Data entries:
──────
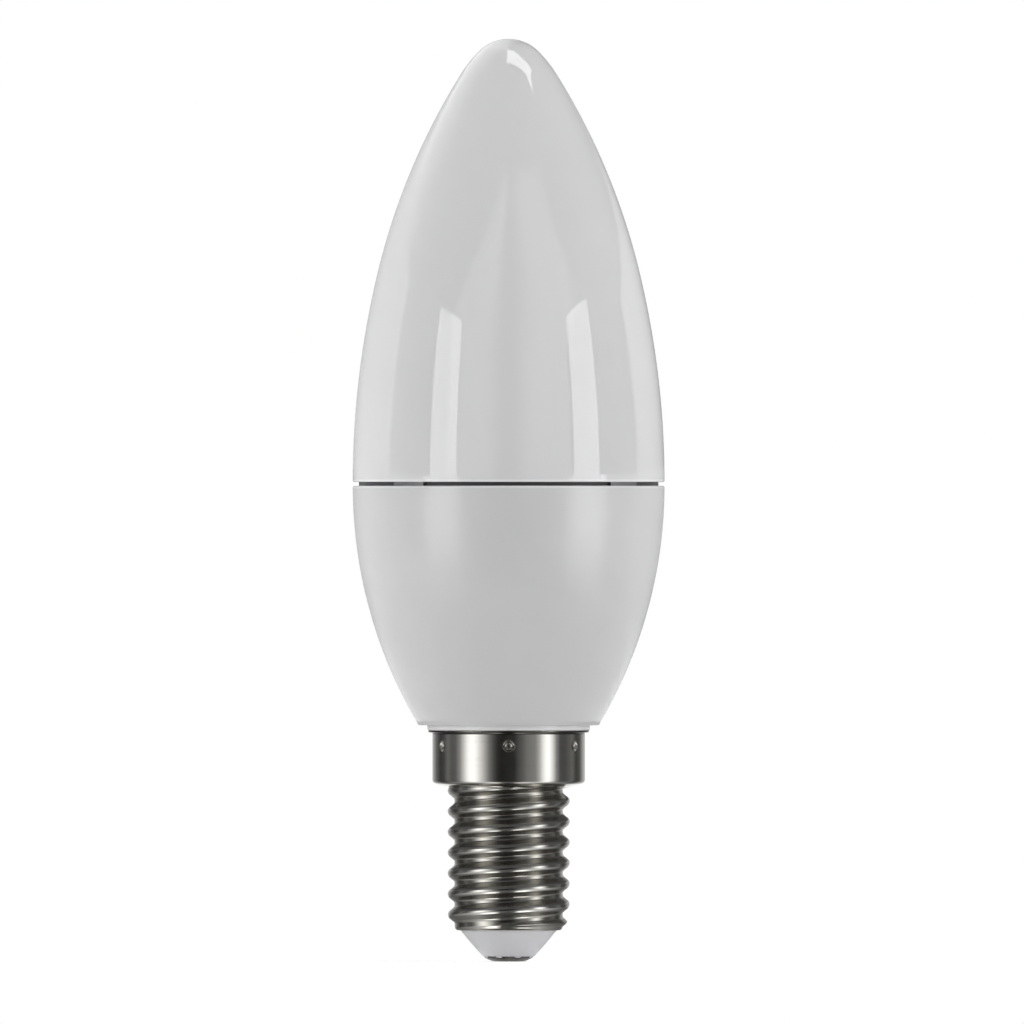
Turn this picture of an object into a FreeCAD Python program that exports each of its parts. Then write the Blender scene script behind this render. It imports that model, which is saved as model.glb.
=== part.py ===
# Candle-shaped LED lamp with a small screw cap, standing on its centre contact.
# Millimetres. The lamp's axis is Z, and Z = 0 is the flat face of the centre contact.
import FreeCAD, Part
import math
import os
import Sketcher

SIZES = {
    # diffuser: a blown opal candle, drawn as four arcs that run into each other
    "greatest_radius": 17.5,
    "diffuser_height": 49.73,
    "tip_radius": 4.7,
    "tip_angle": 44.7,
    "crown_radius": 14.3,
    "crown_angle": 13.3,
    "flank_share": 0.57,
    "rim_round": 0.18,
    # joint between the diffuser and the housing, with the plate that both are pressed on
    "joint_gap": 0.42,
    "rim_wall": 0.65,
    "plate_seat": 0.6,
    "plate_fit": 0.05,
    "tab_setback": 0.3,
    "tab_width": 4.4,
    "tab_angle": 49.0,
    "tab_count": 4,
    # housing: the moulded lower half and the plug that goes down into the cap
    "housing_height": 26.85,
    "housing_foot_radius": 10.13,
    "foot_round": 0.12,
    "neck_height": 0.53,
    "neck_radius": 9.12,
    "plug_fit": 0.1,
    # screw cap: one drawn and rolled sheet
    "sheet": 0.3,
    "lip_radius": 9.03,
    "lip_bend": 0.2,
    "collar_radius": 8.55,
    "collar_height": 5.68,
    "collar_round": 0.45,
    "shoulder_angle": 14.8,
    "threaded_height": 15.86,
    "thread_radius": 6.85,
    "thread_depth": 0.765,
    "thread_pitch": 2.32,
    "thread_flank_angle": 52.0,
    "thread_land_angle": 17.0,
    "thread_start": 0.57,
    "lead_height": 0.62,
    "rim_curl": 0.42,
    "opening_radius": 5.5,
    # punched pits that fix the cap to the housing's plug
    "pit_count": 6,
    "pit_drop": 1.52,
    "pit_radius": 0.6,
    "pit_depth": 0.38,
    # insulator and centre contact
    "insulator_show": 2.92,
    "insulator_foot_radius": 2.92,
    "insulator_flange": 1.2,
    "insulator_fit": 0.1,
    "contact_height": 0.58,
    "contact_radius": 2.71,
    "contact_face_radius": 1.5,
    "contact_edge": 0.12,
    "contact_dome": 2.6,
    "stem_radius": 0.8,
    "stem_fit": 0.05,
    "stem_height": 3.9,
    "flute_count": 8,
    "flute_radius": 0.62,
    "flute_depth": 0.2,
    "flute_length": 0.55,
}

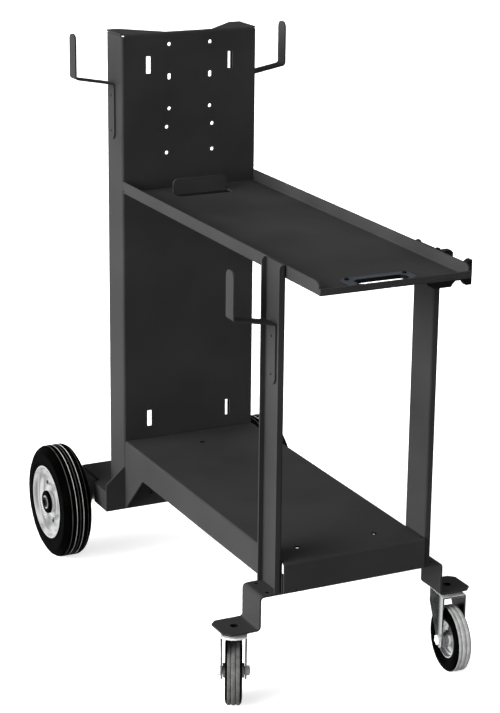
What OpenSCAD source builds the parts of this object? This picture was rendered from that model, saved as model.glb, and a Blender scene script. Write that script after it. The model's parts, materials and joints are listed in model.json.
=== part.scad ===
// Welding cart: a folded steel back panel with a bottle platform, a machine shelf, a bottom tray,
// two posts on a cranked front beam, two swivel casters and two fixed rear wheels on one axle.
// X runs across the cart, -Y is its front, Z is up. The origin is on the floor, midway along the cart.

/* [Folded sheet] */
// Thickness of the folded sheets
sheet_t = 3; // [2:0.5:4]
// Inside radius of their folds
fold_r = 1.5; // [0.5:0.5:2.5]
// Outside width of panel, shelf and tray
cart_w = 264; // [230:1:300]

/* [Back panel] */
// Height of the panel above the bottle platform
panel_h = 850; // [780:1:900]
// Depth of its side and top flanges
panel_flange = 69; // [55:1:80]
// Width of the returns at the rear edges of the side flanges
panel_return = 19; // [12:0.5:24]
// Slit between the top flange and the side flanges
top_slit = 0.8; // [0.3:0.1:2]
// Open corner where two folds meet
corner_relief = 6; // [4:0.5:9]
// Width of the bottle notch at the panel
notch_front_w = 90; // [60:1:120]
// Width of the bottle notch at its open end
notch_rear_w = 220; // [150:1:240]
// Strip that is left between the notch and the panel face
notch_strip = 5; // [5:0.5:12]
// Diameter of the fixing holes in panel face
panel_hole_d = 7; // [4:0.5:8]
// Spacing across of the two upper hole patterns
upper_pattern_w = 80; // [60:1:90]
// Spacing up and down of the two upper hole patterns
upper_pattern_h = 60; // [50:1:75]
// Distance of the first upper pattern below the panel top
first_pattern_drop = 52; // [40:0.5:60]
// Distance of the second upper pattern below the first
second_pattern_drop = 55.5; // [50:0.5:58]
// Spacing across of the lower hole pattern
lower_pattern_w = 90; // [60:1:110]
// Spacing up and down of the lower hole pattern
lower_pattern_h = 47; // [30:1:60]
// Distance of the lower pattern below the panel top
lower_pattern_drop = 194; // [180:0.5:210]
// Width of the strap slots
slot_w = 9.5; // [6:0.5:14]
// Height of the strap slots
slot_h = 31; // [20:1:45]
// Distance between the slot centres across the panel
slot_spacing = 160.5; // [130:0.5:180]
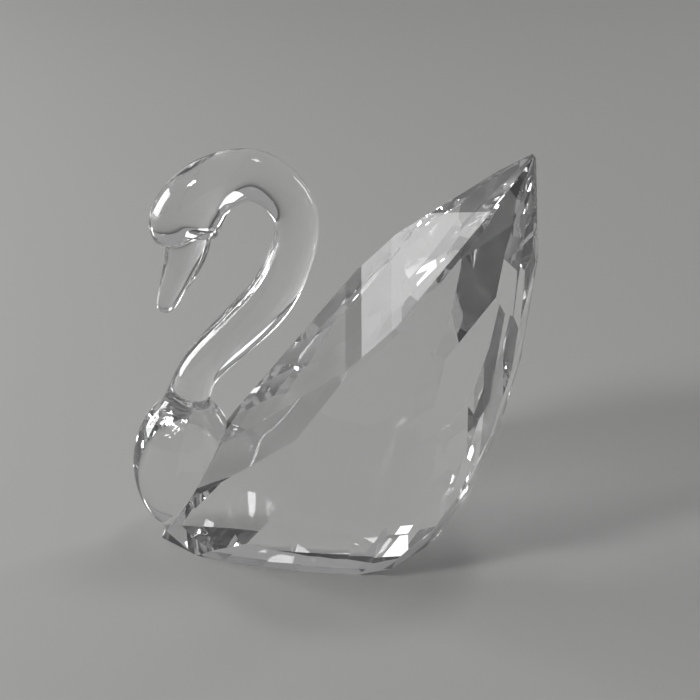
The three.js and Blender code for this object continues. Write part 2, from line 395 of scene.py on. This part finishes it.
def room():
    """Dim surroundings that brighten smoothly behind the swan and are dark overhead and behind the camera."""
    world = bpy.data.worlds.new("studio")
    bpy.context.scene.world = world
    world.use_nodes = True
    tree = world.node_tree
    direction = tree.nodes.new("ShaderNodeTexCoord")
    behind = tree.nodes.new("ShaderNodeVectorMath")
    behind.operation = "DOT_PRODUCT"
    behind.inputs[1].default_value = ROOM_BRIGHT_SIDE
    ramp = tree.nodes.new("ShaderNodeMapRange")
    ramp.interpolation_type = "SMOOTHSTEP"
    ramp.inputs["From Min"].default_value, ramp.inputs["From Max"].default_value = ROOM_SPREAD
    ramp.inputs["To Min"].default_value, ramp.inputs["To Max"].default_value = ROOM_LEVELS
    tree.links.new(direction.outputs["Generated"], behind.inputs[0])
    tree.links.new(behind.outputs["Value"], ramp.inputs["Value"])
    tree.links.new(ramp.outputs[0], tree.nodes["Background"].inputs["Color"])


def softbox(name, place, aim, size, power):
    light = bpy.data.lights.new(name, "AREA")
    light.shape = "RECTANGLE"
    light.size, light.size_y = size
    light.energy = power
    lamp = bpy.data.objects.new(name, light)
    lamp.location = place
    lamp.rotation_euler = (Vector(aim) - Vector(place)).to_track_quat("-Z", "Y").to_euler()
    bpy.context.scene.collection.objects.link(lamp)


def studio():
    floor()
    room()
    for box in SOFTBOXES:
        softbox(*box)


# ---- the camera ----------------------------------------------------------------------------------------

AZIMUTH = math.radians(2)
ELEVATION = math.radians(28)
AIM = Vector((3.3, 0, 32.3)) * MM
DISTANCE = 216 * MM
LENS = 77.14  # millimetres, on a sensor 36 wide
NEAR_CLIP = 0.01


def camera():
    data = bpy.data.cameras.new("camera")
    data.lens = LENS
    data.sensor_width = 36
    data.clip_start = NEAR_CLIP
    level = math.cos(ELEVATION)
    look = Vector((-math.sin(AZIMUTH) * level, math.cos(AZIMUTH) * level, -math.sin(ELEVATION)))
    eye = bpy.data.objects.new("camera", data)
    eye.location = AIM - look * DISTANCE
    eye.rotation_euler = look.to_track_quat("-Z", "Y").to_euler()
    bpy.context.scene.collection.objects.link(eye)
    bpy.context.scene.camera = eye


studio()
camera()
scene = bpy.context.scene
scene.view_settings.view_transform = "Standard"
scene.cycles.max_bounces = 32
scene.cycles.transmission_bounces = 32
scene.cycles.glossy_bounces = 24
scene.cycles.transparent_max_bounces = 32
scene.cycles.use_denoising = True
──────
WHAT IS EXPECTED: Give all the entries again exactly; leave none out.

ANSWER:
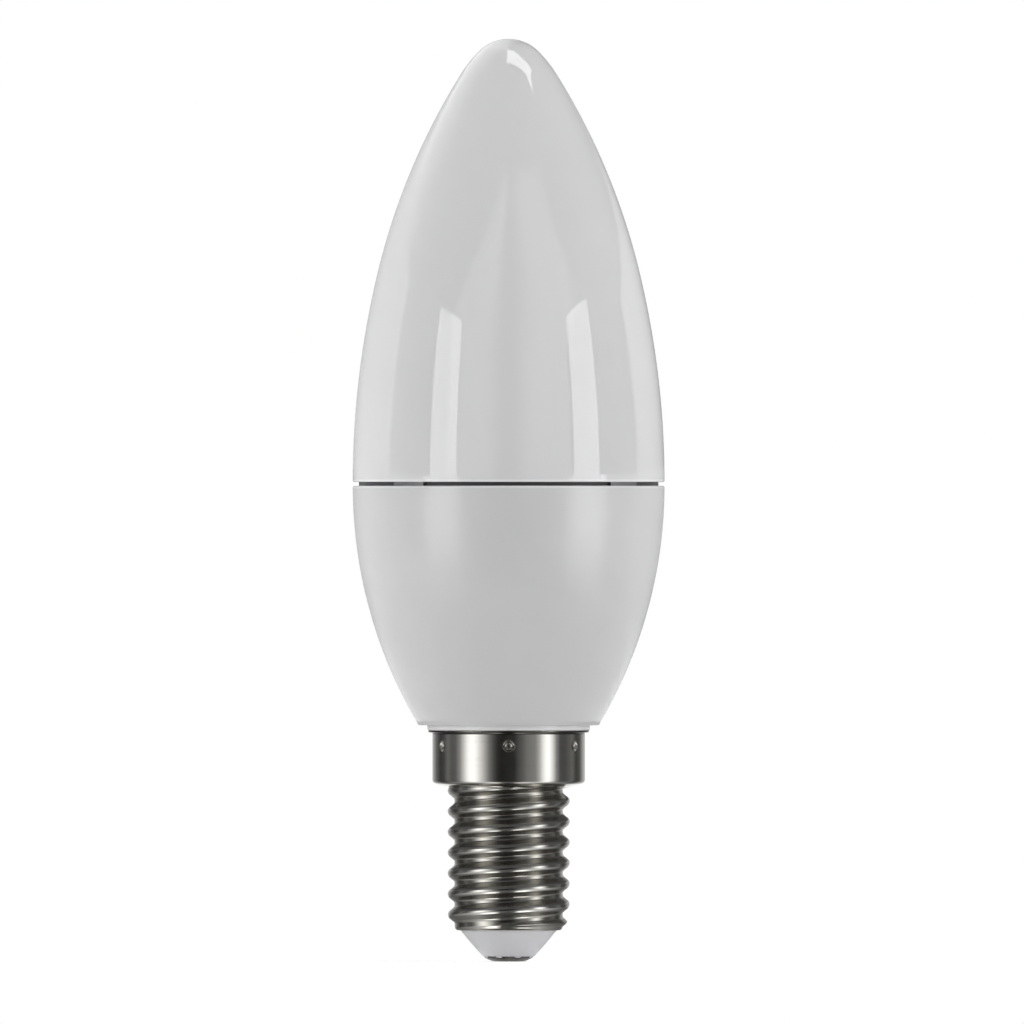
Turn this picture of an object into a FreeCAD Python program that exports each of its parts. Then write the Blender scene script behind this render. It imports that model, which is saved as model.glb.
=== part.py ===
# Candle-shaped LED lamp with a small screw cap, standing on its centre contact.
# Millimetres. The lamp's axis is Z, and Z = 0 is the flat face of the centre contact.
import FreeCAD, Part
import math
import os
import Sketcher

SIZES = {
    # diffuser: a blown opal candle, drawn as four arcs that run into each other
    "greatest_radius": 17.5,
    "diffuser_height": 49.73,
    "tip_radius": 4.7,
    "tip_angle": 44.7,
    "crown_radius": 14.3,
    "crown_angle": 13.3,
    "flank_share": 0.57,
    "rim_round": 0.18,
    # joint between the diffuser and the housing, with the plate that both are pressed on
    "joint_gap": 0.42,
    "rim_wall": 0.65,
    "plate_seat": 0.6,
    "plate_fit": 0.05,
    "tab_setback": 0.3,
    "tab_width": 4.4,
    "tab_angle": 49.0,
    "tab_count": 4,
    # housing: the moulded lower half and the plug that goes down into the cap
    "housing_height": 26.85,
    "housing_foot_radius": 10.13,
    "foot_round": 0.12,
    "neck_height": 0.53,
    "neck_radius": 9.12,
    "plug_fit": 0.1,
    # screw cap: one drawn and rolled sheet
    "sheet": 0.3,
    "lip_radius": 9.03,
    "lip_bend": 0.2,
    "collar_radius": 8.55,
    "collar_height": 5.68,
    "collar_round": 0.45,
    "shoulder_angle": 14.8,
    "threaded_height": 15.86,
    "thread_radius": 6.85,
    "thread_depth": 0.765,
    "thread_pitch": 2.32,
    "thread_flank_angle": 52.0,
    "thread_land_angle": 17.0,
    "thread_start": 0.57,
    "lead_height": 0.62,
    "rim_curl": 0.42,
    "opening_radius": 5.5,
    # punched pits that fix the cap to the housing's plug
    "pit_count": 6,
    "pit_drop": 1.52,
    "pit_radius": 0.6,
    "pit_depth": 0.38,
    # insulator and centre contact
    "insulator_show": 2.92,
    "insulator_foot_radius": 2.92,
    "insulator_flange": 1.2,
    "insulator_fit": 0.1,
    "contact_height": 0.58,
    "contact_radius": 2.71,
    "contact_face_radius": 1.5,
    "contact_edge": 0.12,
    "contact_dome": 2.6,
    "stem_radius": 0.8,
    "stem_fit": 0.05,
    "stem_height": 3.9,
    "flute_count": 8,
    "flute_radius": 0.62,
    "flute_depth": 0.2,
    "flute_length": 0.55,
}

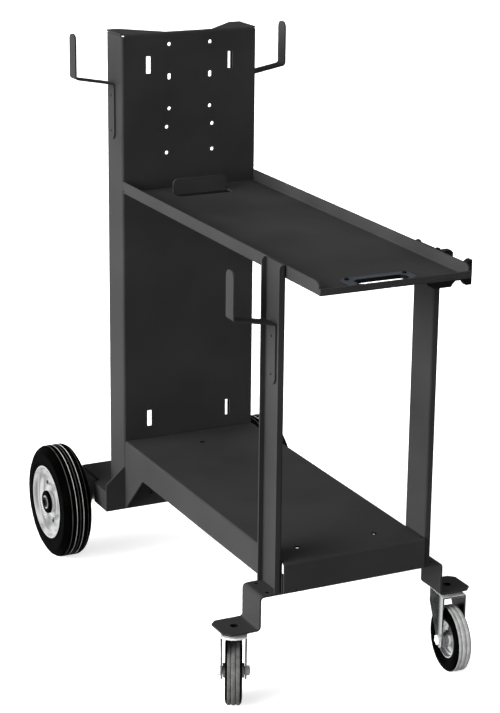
What OpenSCAD source builds the parts of this object? This picture was rendered from that model, saved as model.glb, and a Blender scene script. Write that script after it. The model's parts, materials and joints are listed in model.json.
=== part.scad ===
// Welding cart: a folded steel back panel with a bottle platform, a machine shelf, a bottom tray,
// two posts on a cranked front beam, two swivel casters and two fixed rear wheels on one axle.
// X runs across the cart, -Y is its front, Z is up. The origin is on the floor, midway along the cart.

/* [Folded sheet] */
// Thickness of the folded sheets
sheet_t = 3; // [2:0.5:4]
// Inside radius of their folds
fold_r = 1.5; // [0.5:0.5:2.5]
// Outside width of panel, shelf and tray
cart_w = 264; // [230:1:300]

/* [Back panel] */
// Height of the panel above the bottle platform
panel_h = 850; // [780:1:900]
// Depth of its side and top flanges
panel_flange = 69; // [55:1:80]
// Width of the returns at the rear edges of the side flanges
panel_return = 19; // [12:0.5:24]
// Slit between the top flange and the side flanges
top_slit = 0.8; // [0.3:0.1:2]
// Open corner where two folds meet
corner_relief = 6; // [4:0.5:9]
// Width of the bottle notch at the panel
notch_front_w = 90; // [60:1:120]
// Width of the bottle notch at its open end
notch_rear_w = 220; // [150:1:240]
// Strip that is left between the notch and the panel face
notch_strip = 5; // [5:0.5:12]
// Diameter of the fixing holes in panel face
panel_hole_d = 7; // [4:0.5:8]
// Spacing across of the two upper hole patterns
upper_pattern_w = 80; // [60:1:90]
// Spacing up and down of the two upper hole patterns
upper_pattern_h = 60; // [50:1:75]
// Distance of the first upper pattern below the panel top
first_pattern_drop = 52; // [40:0.5:60]
// Distance of the second upper pattern below the first
second_pattern_drop = 55.5; // [50:0.5:58]
// Spacing across of the lower hole pattern
lower_pattern_w = 90; // [60:1:110]
// Spacing up and down of the lower hole pattern
lower_pattern_h = 47; // [30:1:60]
// Distance of the lower pattern below the panel top
lower_pattern_drop = 194; // [180:0.5:210]
// Width of the strap slots
slot_w = 9.5; // [6:0.5:14]
// Height of the strap slots
slot_h = 31; // [20:1:45]
// Distance between the slot centres across the panel
slot_spacing = 160.5; // [130:0.5:180]
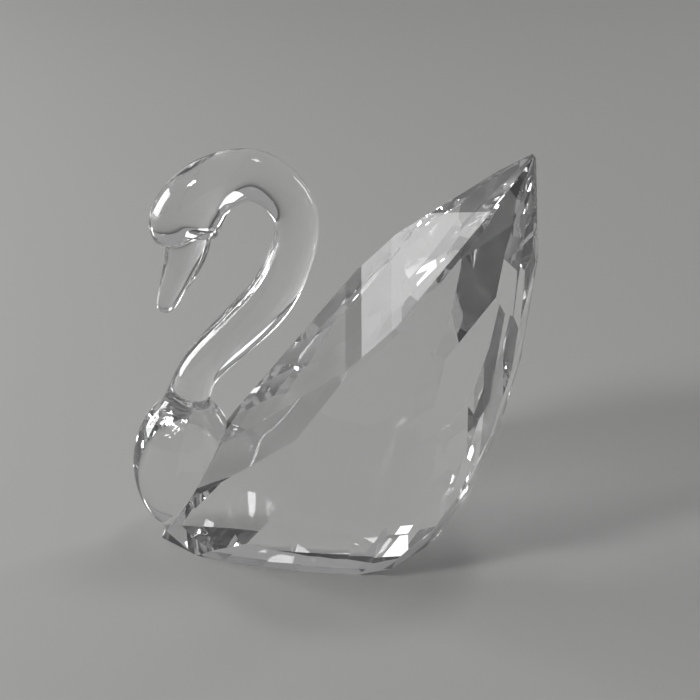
The three.js and Blender code for this object continues. Write part 2, from line 395 of scene.py on. This part finishes it.
def room():
    """Dim surroundings that brighten smoothly behind the swan and are dark overhead and behind the camera."""
    world = bpy.data.worlds.new("studio")
    bpy.context.scene.world = world
    world.use_nodes = True
    tree = world.node_tree
    direction = tree.nodes.new("ShaderNodeTexCoord")
    behind = tree.nodes.new("ShaderNodeVectorMath")
    behind.operation = "DOT_PRODUCT"
    behind.inputs[1].default_value = ROOM_BRIGHT_SIDE
    ramp = tree.nodes.new("ShaderNodeMapRange")
    ramp.interpolation_type = "SMOOTHSTEP"
    ramp.inputs["From Min"].default_value, ramp.inputs["From Max"].default_value = ROOM_SPREAD
    ramp.inputs["To Min"].default_value, ramp.inputs["To Max"].default_value = ROOM_LEVELS
    tree.links.new(direction.outputs["Generated"], behind.inputs[0])
    tree.links.new(behind.outputs["Value"], ramp.inputs["Value"])
    tree.links.new(ramp.outputs[0], tree.nodes["Background"].inputs["Color"])


def softbox(name, place, aim, size, power):
    light = bpy.data.lights.new(name, "AREA")
    light.shape = "RECTANGLE"
    light.size, light.size_y = size
    light.energy = power
    lamp = bpy.data.objects.new(name, light)
    lamp.location = place
    lamp.rotation_euler = (Vector(aim) - Vector(place)).to_track_quat("-Z", "Y").to_euler()
    bpy.context.scene.collection.objects.link(lamp)


def studio():
    floor()
    room()
    for box in SOFTBOXES:
        softbox(*box)


# ---- the camera ----------------------------------------------------------------------------------------

AZIMUTH = math.radians(2)
ELEVATION = math.radians(28)
AIM = Vector((3.3, 0, 32.3)) * MM
DISTANCE = 216 * MM
LENS = 77.14  # millimetres, on a sensor 36 wide
NEAR_CLIP = 0.01


def camera():
    data = bpy.data.cameras.new("camera")
    data.lens = LENS
    data.sensor_width = 36
    data.clip_start = NEAR_CLIP
    level = math.cos(ELEVATION)
    look = Vector((-math.sin(AZIMUTH) * level, math.cos(AZIMUTH) * level, -math.sin(ELEVATION)))
    eye = bpy.data.objects.new("camera", data)
    eye.location = AIM - look * DISTANCE
    eye.rotation_euler = look.to_track_quat("-Z", "Y").to_euler()
    bpy.context.scene.collection.objects.link(eye)
    bpy.context.scene.camera = eye


studio()
camera()
scene = bpy.context.scene
scene.view_settings.view_transform = "Standard"
scene.cycles.max_bounces = 32
scene.cycles.transmission_bounces = 32
scene.cycles.glossy_bounces = 24
scene.cycles.transparent_max_bounces = 32
scene.cycles.use_denoising = True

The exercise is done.